Wildfire suppression costs have increased dramatically since 2000, currently averaging about $1.65 billion per year. Part of this rise is because residential development has expanded into areas that were previously wilderness, but it also may be a consequence of changes in weather and the accumulation of burnable wood and grasslands created by many years of aggressive wildland fire suppression, experts say.
The RAND study estimates the average social cost of a large wildfire at $3.3 million. Half of the fires cost less than $1 million and 10 percent cost more than $10 million. Fires near populated areas can be vastly more costly than fires in isolated regions. Large aircraft can help prevent these expensive large fires, easily justifying their annual cost if their activities account for the prevention of just a few large fires each year.
The RAND study focused on 1,500-gallon and 3,000-gallon air tankers, 1,600-gallon scoopers, and 1,200-gallon and 2,700-gallon helicopters. The Forest Service asked RAND not to include very large air tankers, like converted 747s or DC-10s, which can carry tens of thousands of gallons of retardant. The study also excluded smaller aircraft that carry fewer than 1,000 gallons of water or retardant.
Historically, the Forest Service's fleet of large firefighting aircraft has been composed primarily of air tankers and helicopters. Air tankers primarily carry fire retardant, which has advantages over water, but is also much more costly. There also are environmental concerns about the retardant. The key advantage of air tankers is their ability to support firefighting operations that may be far from the water sources needed by scoopers and helicopters.
Scoopers can be used in areas where there is ready access to large bodies of water. Although current models cannot carry loads as large as air tankers, scoopers can cycle back and forth between bodies of water and a fire, making multiple drops an hour. This compares to about 1.5 drops per hour for an air tanker, which must fly back to a runway and load more retardant before returning to the fire.
Helicopters also have the advantage of being able to make multiple trips in a short amount of time, and helicopters can make precise water drops. But helicopters have a limited range, fly slower than scoopers or air tankers, are less effective in mountainous areas, and cost more to acquire and maintain than scoopers on a per-gallon-delivered basis.
The total annual capital and operating costs per aircraft range from approximately $2.8 million for a 1,600-gallon scooper to $7.1 million for a 3,000-gallon air tanker, before factoring in the cost of fire retardant, Keating said.
Helicopters can use bodies of water as small as 12 feet in diameter. Scoopers need larger bodies of water, generally ranging from a quarter of a mile to eight-tenths of a mile in length, depending on obstacles adjacent to the water. RAND researchers found that at least two-thirds of the fires studied have been within 10 miles of a body of water that appeared to meet scoopers' requirements, and about 80 percent of fires have been within five miles of water bodies that would accommodate helicopters.

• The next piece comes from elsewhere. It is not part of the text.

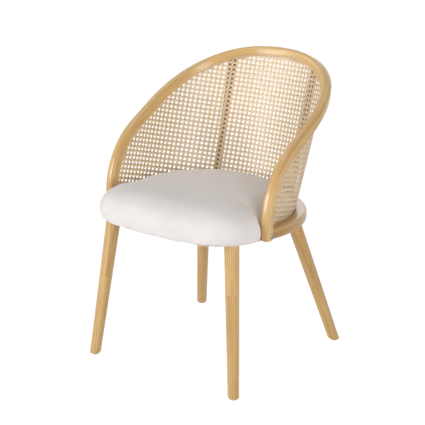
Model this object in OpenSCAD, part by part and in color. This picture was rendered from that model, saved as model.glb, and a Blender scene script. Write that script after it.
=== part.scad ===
// Cane armchair: a round seat frame on four splayed legs, one bent hoop that makes
// both arms and the top rail, woven cane between hoop and seat, and a crowned seat pad.
// Millimetres, +Z up, the chair faces -Y. The origin is on the floor, at the middle of
// the chair's overall width and depth. Inside the modules, y is counted from the centre
// of the seat frame's round back, and each piece is shifted to the origin at the end.

/* [Seat frame] */
// Height of the underside of the seat frame above the floor
frame_z = 380; // [340:1:430]
// Thickness of the seat frame
frame_t = 25; // [22:0.5:30]
// Outer radius of the round back part of the seat frame
frame_r = 259.5; // [256:0.5:266]
// Width of the rail at the back and sides
frame_w = 62; // [56:1:70]
// Width of the rail at the front, under the pad
front_rail_w = 45; // [42:1:50]
// Distance from the centre of the round back forward to the front edge
frame_front = 200; // [190:1:206]
// Radius of the two front corners of the frame
frame_corner_r = 125; // [118:1:132]
// Rounding of the upper outer edge
frame_edge_r = 10; // [4:0.5:12]
// Rounding of the lower outer edge
frame_low_edge_r = 3; // [1:0.5:6]

/* [Legs] */
// Diameter of a leg at the floor
leg_foot_d = 28.2; // [24:0.2:34]
// Diameter of a leg under the seat frame
leg_top_d = 37.6; // [34:0.2:40]
// Rounding of a leg's lower edge
leg_edge_r = 3.5; // [1:0.5:6]
// Splay of a front leg to the side, from its top to its foot
front_splay_x = 39.9; // [20:0.1:54]
// Splay of a front leg forwards
front_splay_y = 44.1; // [24:0.1:60]
// Splay of a rear leg to the side
rear_splay_x = 88.2; // [60:0.1:100]
// Splay of a rear leg backwards
rear_splay_y = 101.9; // [60:0.1:112]
// Direction of a front leg's top seen from the centre of its frame corner, below the x axis
front_leg_angle = 38; // [30:1:50]
// Distance of a front leg's top centre inside the frame's outline
front_leg_inset = 26; // [23:0.5:28]
// Direction of a rear leg's top seen from the seat centre, away from straight back
rear_leg_angle = 37.8; // [34:0.1:50]
// Distance of a rear leg's top centre inside the frame's outline
rear_leg_inset = 34; // [28:0.5:38]

/* [Foot glides] */
// Diameter of a glide
glide_d = 20; // [16:0.5:22]
// Thickness of a glide under the wood
glide_t = 2.5; // [2:0.5:4]
// Diameter of the spigot that holds a glide in its leg
glide_pin_d = 6; // [4:0.5:8]
// Length of that spigot
glide_pin_l = 12; // [8:1:16]

/* [Leg bolts] */
// Diameter of the bolt between leg and seat frame
leg_bolt_d = 8; // [6:1:10]
// Length of the bolt inside the leg
leg_bolt_in_leg = 38; // [25:1:50]
// Outer diameter of the threaded insert in the frame
insert_d = 13; // [12:0.5:16]
// Length of the threaded insert
insert_l = 17; // [12:0.5:18]

/* [Hoop] */
// Distance of the hoop's middle inside the frame's outer radius, at the posts
post_in = 13.5; // [10:0.5:16]
// Height of the straight part of a post below its bend
post_straight = 31.6; // [20:0.2:40]
// Height of the middle of the hoop at the back
hoop_top_z = 751; // [720:1:780]
// Distance of the hoop's rearmost middle line behind the seat centre
hoop_back = 329; // [315:1:340]
// Distance of the two posts ahead of the seat centre
post_ahead = 76; // [72:0.5:80]
// Length of the straight sides of the hoop's plan behind the seat centre
hoop_straight = 85; // [75:1:95]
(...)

The RAND report was delayed twice because the Forest Service and RAND agreed to develop a second analysis drawing on a Forest Service analytical tool called the Fire Program Analysis (FPA) system. As a result, the RAND study developed two separate, but complementary, simulation models to evaluate the effectiveness of fleet mix options. One is simpler and allows for better evaluation of the influence of model assumptions, while the other rests on Forest Service assumptions built into Fire Program Analysis system.
"While the two models yielded different estimates of optimal fleets, both approaches suggested a predominant role for scoopers," Keating said.

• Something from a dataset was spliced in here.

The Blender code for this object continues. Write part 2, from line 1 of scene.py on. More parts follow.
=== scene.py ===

Another finding of the study was the importance of efficient prepositioning of aircraft to meet the next day's firefighting needs and what the researchers termed "dispatch prescience."
When aircraft can be correctly and flexibly prepositioned, fewer are needed. Further, if aircraft dispatch can be optimized—that is, when they can be sent to just those fires where they make the difference between having a large fire or not—fewer aircraft would be needed. The Forest Service could dramatically reduce its aviation costs if it could increase dispatch prescience and prepositioning accuracy.
"We think there may be an opportunity for the Forest Service to improve its aircraft location and dispatch algorithms, and possibly reduce aviation costs considerably," Keating said.
The study does not recommend a specific number of aircraft, but provides a framework for the Forest Service to rebuild its fleet. Variables include how many days the aircraft would spend at particular base locations, the value of preventing certain fires and how accurately dispatchers can determine what kind of fire the Forest Service is facing. The range of solutions is on the order of 15 to 30 scoopers to be used in conjunction with two to six air tankers and a comparable number of 2,700-gallon helicopters.
The study, "Air Attack Against Wildfires: Understanding U.S. Forest Service Requirements for Large Aircraft," can be found at www.rand.org. Other authors of the study are Andrew Morral, Carter Price, Dulani Woods, Daniel Norton, Christina Panis, Evan Saltzman and Ricardo Sanchez.
Research for the study was conducted under the auspices of the RAND Homeland Security and Defense Center, which conducts analysis to prepare and protect communities and critical infrastructure from natural disasters and terrorism. Center projects examine a wide range of risk management problems, including coastal and border security, emergency preparedness and response, defense support to civil authorities, transportation security, domestic intelligence programs, technology acquisition and related topics.